Senza Faber


Avevamo incontrato Fabrizio De André l’11 maggio 1995 nei camerini del Teatro Manzoni di Monza dove la Provincia di Milano e Cose di Musica, avevano organizzato la presentazione di Canti randagi il CD tributo a De André, tutto in lingua dialettale, realizzato da artisti come Peppe Barra, Elena Ledda & Sonos, Bevano Est, Allan Taylor, Barabàn e altri.
Mentre il pubblico riempiva il teatro, Fabrizio, con la consueta discrezione, si era rifugiato nei camerini sotto al teatro. Quella sera, essendo lombardi, eravamo stati messi come primi in scaletta e quando De André vide il programma della serata appeso al muro disse: “Barabàn. Loro fanno Canzone del Maggio“. Sebbene informato del progetto solo pochi giorni prima della presentazione, Faber conosceva tutti gli artisti e le versioni delle canzoni pubblicate sul CD.
Poi, spente le luci, Bruno Gambarotta entrò in scena per presentare la serata e solo allora Faber entrò in teatro. Nessuno, fra il pubblico, si accorse della sua presenza. Solo al termine dello spettacolo, con un po’ di ritrosia, salì sul palco a omaggiare i musicisti che si erano esibiti e a salutare il pubblico che, sorpreso per quella presenza inattesa, applaudì a lungo.

Per Canti randagi – progetto promosso da Andrea Del Favero e Adele Di Palma, con la complicità di Dori Ghezzi – Barabàn aveva scelto di renterpretare Canzone del Maggio.
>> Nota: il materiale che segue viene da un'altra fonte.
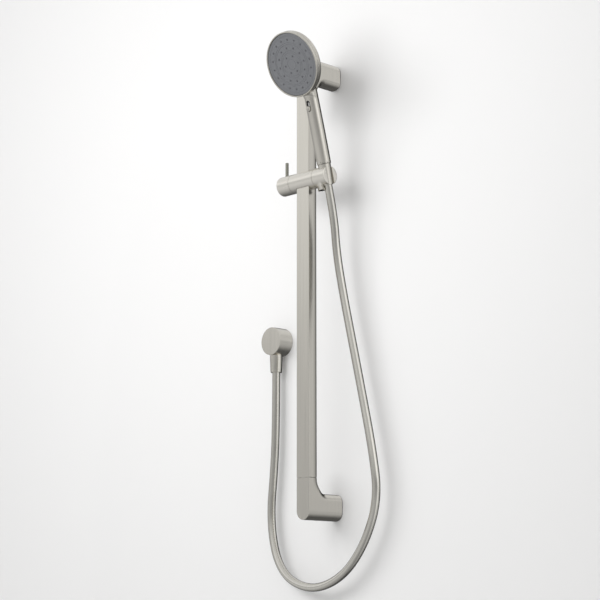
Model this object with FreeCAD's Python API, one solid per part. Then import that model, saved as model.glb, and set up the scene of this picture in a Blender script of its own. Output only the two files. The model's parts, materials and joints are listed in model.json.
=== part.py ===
# Rail shower set for a wall: flat rail on two brackets, sliding handset holder, handset,
# metal hose and wall outlet elbow.  Millimetres.
# Frame: the wall is the plane Y = 0 and the set stands out towards -Y, +Z is up,
# the origin is the wall fixing of the lower bracket.
import FreeCAD
import Part
import math
import os

V = FreeCAD.Vector
os.makedirs("parts", exist_ok=True)

# ---------------------------------------------------------------- driving dimensions
RAIL_WIDTH = 30.0
RAIL_DEPTH = 20.0
RAIL_WALL = 1.5
RAIL_Y = -70.0                    # rail centre line, out from the wall
TOP_ARM_Z = 765.0                 # upper bracket arm above the lower one
ARM_HEIGHT = 45.0                 # bracket arm section: a slot shape RAIL_WIDTH wide
ARM_FILLET = 20.0                 # hollow between arm and rail
NECK_Z = 52.5                     # rail starts this far from the arm's centre
EDGE = 0.7                        # rounding of the rail's and brackets' corners
GASKET = 1.0
BOSS_R = 11.0
BOSS_LENGTH = 20.0
WALL_SCREW_R = 2.75

SLIDER_Z = 564.0
SLIDER_R = 17.0
KNOB_END_X = -60.0
KNOB_SEAM_X = -30.6
HOLDER_SEAM_X = 28.0
HOLDER_END_X = 58.0
SEAM = 0.35                       # gap between pieces that turn on each other
LINER = 1.0
LEVER_R = 2.9
LEVER_X = -50.0
LEVER_TIP = 42.0

TAIL_X = 48.5                     # axis of the handset's tail and cone nut
LEAN = 15.0                       # handset leans out from the wall, degrees
NUT_TOP = 21.6                    # along the tail axis, from the slider's axis
NUT_BOTTOM = -16.0
NUT_TOP_R = 10.2
NUT_BOTTOM_R = 8.9
SLOT_WIDTH = 15.0
CONE_GAP = 0.35

HANDLE_R = 12.4
HANDLE_NECK_R = 12.0
HANDLE_BORE_R = 10.4
FACE_UP = 196.0                   # spray face centre, along the handle
FACE_OUT = 33.6                   # and in front of its axis
FACE_TILT = 10.8                  # face tips down from square to the handle, degrees
HEAD_R = 57.0
FACE_R = 54.0
HEAD_RIM = 12.5
NOZZLE_RINGS = ((15.0, 6), (29.0, 12), (43.0, 18))

SELECTOR_AT = 117.9               # thumb tab, along the handle
SELECTOR_TRAVEL = 9.0

HOSE_D = 14.0
ELBOW_X = -133.5
ELBOW_Z = 302.0
ELBOW_R = 25.0
ELBOW_DEPTH = 30.5
OUTLET_Y = -17.0
OUTLET_NUT = (277.4, 246.5)       # top and bottom of the nut under the elbow
THREAD_R = 10.0
INLET_R = 10.48                    # G1/2 thread into the wall
INLET_LENGTH = 15.0

RAIL_FRONT = RAIL_Y - RAIL_DEPTH / 2
RAIL_BACK = RAIL_Y + RAIL_DEPTH / 2
HALF_W = RAIL_WIDTH / 2
NODES = []


# ---------------------------------------------------------------- shape helpers
def box(x, y, z):
    return Part.makeBox(x[1] - x[0], y[1] - y[0], z[1] - z[0], V(x[0], y[0], z[0]))


def rod(radius, start, end):
    start, end = V(*start), V(*end)
    return Part.makeCylinder(radius, (end - start).Length, start, end - start)


def ring(outer, inner, start, end):
    return rod(outer, start, end).cut(rod(inner, start, end))


def cone(radius_start, radius_end, start, end):
    start, end = V(*start), V(*end)
    return Part.makeCone(radius_start, radius_end, (end - start).Length, start, end - start)


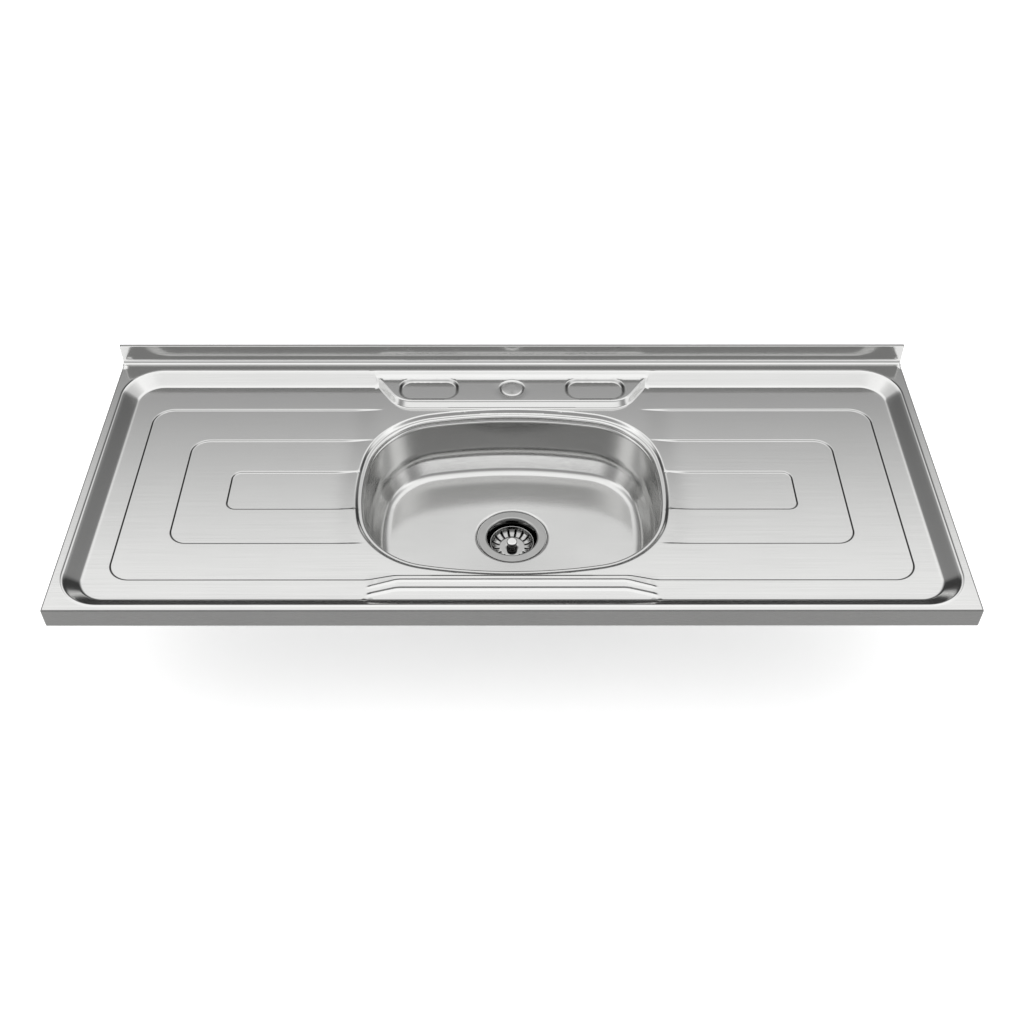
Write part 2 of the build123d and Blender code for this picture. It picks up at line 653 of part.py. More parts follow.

Tra le canzoni di Fabrizio ci sembrava la più milanese, la più “altra” e, in quegli anni bui per la società italiana, controcorrente. E poi aveva un bel tiro, suonava quasi rock. Per renderla più realistica l’avevamo fatta precedere dai rumori di una manifestazione studentesca del ’68 con grida di “Scuola libera! Scuola libera!” che nei nostri “live” mandavamo attraverso un registratore a cassette Sony.


Nel 2010 uscì Canti randagi 2 e Barabàn, nuovamente coinvolto nel progetto, reinterpretò Fiume Sand Creek in una versione cantata in lombardo, albanese, arabo, in cui il Sand Creek diventa l’Agrakal, il Mar Mediterraneo, ancora oggi luogo di tragedie legate alle traversate dei migranti. Ci aveva ispirato un toccante articolo su una domma migrante morta durante la traversata, scritto da Ezio Mauro, direttore de “la Repubblica”.

Oltre a queste due importanti esperienze, il percorso artistico di Barabàn si è poi intrecciato alla poetica di De André anche per l’allestimento di spettacoli dedicati alla donna (L’anello forte, Voce al silenzio) nei quali le canzoni di Faber fanno da filo conduttore.

Nel 1999 Bruno Bigoni e Romano Giuffrida dedicarono a De André il docufilm Faber e per la colonna sonora utilizzarono anche musiche di Barabàn.